Likewise, x86 BEXTR / BZHI differ from other shift-type instructions in that they are not "mod XLEN", but instead use full 8-bit start/width fields. For example, doing BEXTR with a bitfield that has START=127 LEN=123 will return 0 for any input; the sequence given in section 5.4 won't.
Rephrasing the problem by thinking of BZHI as an algebraic operation, the problem with the
slo a0, zero, a2
c.and a0, a1
implementation is that it has no identity element, whereas the actual x86 BZHI does (any value in [XLEN,255] works).
(The counterargument is that while this is unfortunate, it would also be awkward to have the shift-in-ones instructions behave differently from the base shift instructions in this way. I'm not trying to offer a resolution here, just pointing out the problem.)
Load immediate repeating?
This might be too minor, but what about a "load immediate repeating" (LIR?) instruction that repeats the same 16-bit immediate value into all 16-bit halfwords of the output register? The motivation being that a large number of 64-bit constants used in SWAR-type algorithms are of this form, and loading them either takes a load from memory (with a constant pool) or a multi-instruction sequence, on 64-bit targets anyway.

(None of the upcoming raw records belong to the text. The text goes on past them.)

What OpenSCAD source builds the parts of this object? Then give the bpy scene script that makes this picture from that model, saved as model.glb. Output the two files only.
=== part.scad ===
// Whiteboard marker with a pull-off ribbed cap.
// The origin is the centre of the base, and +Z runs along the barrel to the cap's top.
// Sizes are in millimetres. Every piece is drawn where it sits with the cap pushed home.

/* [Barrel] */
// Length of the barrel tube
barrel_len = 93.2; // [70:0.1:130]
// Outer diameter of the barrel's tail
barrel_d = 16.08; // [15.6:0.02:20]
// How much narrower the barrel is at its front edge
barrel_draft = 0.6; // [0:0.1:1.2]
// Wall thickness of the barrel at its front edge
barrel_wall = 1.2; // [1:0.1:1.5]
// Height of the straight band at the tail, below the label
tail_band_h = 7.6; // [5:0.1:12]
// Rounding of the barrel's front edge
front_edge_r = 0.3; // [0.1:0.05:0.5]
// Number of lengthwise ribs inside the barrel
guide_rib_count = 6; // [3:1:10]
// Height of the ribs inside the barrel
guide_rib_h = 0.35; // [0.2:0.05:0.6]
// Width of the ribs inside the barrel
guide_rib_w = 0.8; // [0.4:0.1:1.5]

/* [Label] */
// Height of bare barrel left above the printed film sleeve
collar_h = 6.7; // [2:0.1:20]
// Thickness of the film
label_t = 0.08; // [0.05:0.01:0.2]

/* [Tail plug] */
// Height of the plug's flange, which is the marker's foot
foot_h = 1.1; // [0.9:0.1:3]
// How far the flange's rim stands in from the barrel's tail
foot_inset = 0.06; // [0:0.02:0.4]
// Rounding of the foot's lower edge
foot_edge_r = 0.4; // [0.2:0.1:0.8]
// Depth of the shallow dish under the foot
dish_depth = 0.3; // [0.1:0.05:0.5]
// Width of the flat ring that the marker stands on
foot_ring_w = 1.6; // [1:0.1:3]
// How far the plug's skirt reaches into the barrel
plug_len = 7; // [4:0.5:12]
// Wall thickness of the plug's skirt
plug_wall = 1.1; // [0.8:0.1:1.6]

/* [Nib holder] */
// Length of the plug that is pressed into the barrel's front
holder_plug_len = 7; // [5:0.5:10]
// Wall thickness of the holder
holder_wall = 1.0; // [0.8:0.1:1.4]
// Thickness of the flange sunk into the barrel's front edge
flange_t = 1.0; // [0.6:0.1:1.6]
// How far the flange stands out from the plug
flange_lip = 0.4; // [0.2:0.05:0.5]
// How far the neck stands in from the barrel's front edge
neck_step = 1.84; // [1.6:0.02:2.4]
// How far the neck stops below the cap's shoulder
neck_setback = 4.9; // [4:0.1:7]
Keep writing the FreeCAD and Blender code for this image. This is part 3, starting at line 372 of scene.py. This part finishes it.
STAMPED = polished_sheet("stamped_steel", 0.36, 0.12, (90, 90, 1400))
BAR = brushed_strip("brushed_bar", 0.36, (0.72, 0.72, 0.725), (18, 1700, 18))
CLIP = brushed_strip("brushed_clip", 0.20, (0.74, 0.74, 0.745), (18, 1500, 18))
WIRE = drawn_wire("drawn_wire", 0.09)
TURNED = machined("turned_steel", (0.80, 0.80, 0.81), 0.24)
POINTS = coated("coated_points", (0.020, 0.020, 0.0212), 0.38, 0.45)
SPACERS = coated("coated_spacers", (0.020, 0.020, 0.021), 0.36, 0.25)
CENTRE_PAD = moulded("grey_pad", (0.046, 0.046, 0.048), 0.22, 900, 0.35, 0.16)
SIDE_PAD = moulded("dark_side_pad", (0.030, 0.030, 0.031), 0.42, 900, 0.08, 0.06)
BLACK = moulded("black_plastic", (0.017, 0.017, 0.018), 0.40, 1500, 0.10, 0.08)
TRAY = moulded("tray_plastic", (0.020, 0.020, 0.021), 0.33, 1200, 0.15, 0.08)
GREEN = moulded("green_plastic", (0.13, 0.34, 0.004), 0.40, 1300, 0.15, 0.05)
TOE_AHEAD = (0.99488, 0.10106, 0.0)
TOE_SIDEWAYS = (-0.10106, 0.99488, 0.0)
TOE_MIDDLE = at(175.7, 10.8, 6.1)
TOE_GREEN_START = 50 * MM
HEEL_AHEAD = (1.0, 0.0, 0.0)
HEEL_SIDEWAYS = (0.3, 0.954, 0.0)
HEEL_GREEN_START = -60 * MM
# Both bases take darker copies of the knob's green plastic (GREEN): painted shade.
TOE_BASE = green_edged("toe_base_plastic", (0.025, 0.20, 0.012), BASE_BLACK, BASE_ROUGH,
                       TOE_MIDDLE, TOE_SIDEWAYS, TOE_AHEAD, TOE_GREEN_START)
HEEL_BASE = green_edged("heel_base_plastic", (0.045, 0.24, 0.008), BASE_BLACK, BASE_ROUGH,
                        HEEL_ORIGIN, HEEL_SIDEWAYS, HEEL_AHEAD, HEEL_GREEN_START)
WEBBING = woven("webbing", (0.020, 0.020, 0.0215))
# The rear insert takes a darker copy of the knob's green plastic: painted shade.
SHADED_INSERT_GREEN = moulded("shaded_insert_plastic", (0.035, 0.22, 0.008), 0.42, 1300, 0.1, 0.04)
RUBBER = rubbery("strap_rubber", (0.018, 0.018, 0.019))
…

This is useful both directly in the SWAR algorithms and for bit masks used by BEXT/BDEP when unpacking regular bit-packed values.
CLZ variant
One more minor tweak: consider giving CLZ/CLZW a 3-bit right-shift count k, where CLZ(x,k) returns CLZ(x) >> k. The motivation being similar to the masks for grev: the generalized CLZ with k=0 is regular leading zero bit count, k=3 counts the number of leading zero bytes (useful for string processing / memcmp type operations). These two cases (k=0 and k=3) are definitely the primary cases of interest, and admittedly the benefit is quite marginal and primarily motivated by the immediate field in the CLZ encoding being unused. Nevertheless, as motivation for how a leading zero byte count is useful sometimes:
// strlen-style main loop
// a0 = (8B-aligned) input pointer
// a1 = 0x0101010101010101
// a2 = 0x8080808080808080
next8:
c.ld a3, 8(a0)
c.addi a0, 8 // advance pointer
// the standard "hasless(x,1)" trick to find a zero byte
sub a4, a3, a1
andc a3, a2, a3
c.and a3, a4
// if a3 == 0, there was no zero byte found
c.beqz a3, next8
// if a3 != 0, then the lowest significant byte of a3 that
// is nonzero (0x80, in fact) was the location of the zero
// byte in the original loaded value; the higher bits contain
// garbage. (Therefore, this trick only works as described
// assuming little-endian.)
brev a3, a3
clz a3, a3, 3 // =number of trailing zero bytes in a3
c.add a0, a3 // a0 now points at the zero byte
Another use case is for memcmp-like scenarios like LZ string matching:
// memcmp-esque loop
// a0 = source A pointer
// a1 = source B pointer
// a2 = source A "shortly before end"
compare8:
bge a0, a2, careful_loop_near_end // not shown
c.ld a3, 0(a0)
c.addi a0, 8
c.ld a4, 0(a1)
c.addi a1, 8
beq a3, a4, compare8
found_mismatch:
c.addi a0, -8 // back up by 8 bytes
c.xor a3, a4 // mismatch bytes
brev a3, a3
clz a3, a3, 3
c.add a0, a3
Both of these are really marginal by themselves (they only save one shift), but if the encoding of CLZ has an unused immediate field, then I think defining a count leading zero bytes (or a count-leading-zeroes-and-shift) might be worthwhile.
(I'm not particularly wedded to this idea, but our codebase has separate "Clz", "Ctz", "ClzBytes" and "CtzBytes" functions, primarily because the "bytes" variants are substantially cheaper on machines that don't have a fast bit scanning instruction, and it turns out that nearly half of our uses of Clz/Ctz are either of the "Bytes" variety or followed immediately by a right-shift; I think this would be interesting to check on traces of real programs where the pertinent libc functions are optimized, to see what the dynamic instruction counts say.)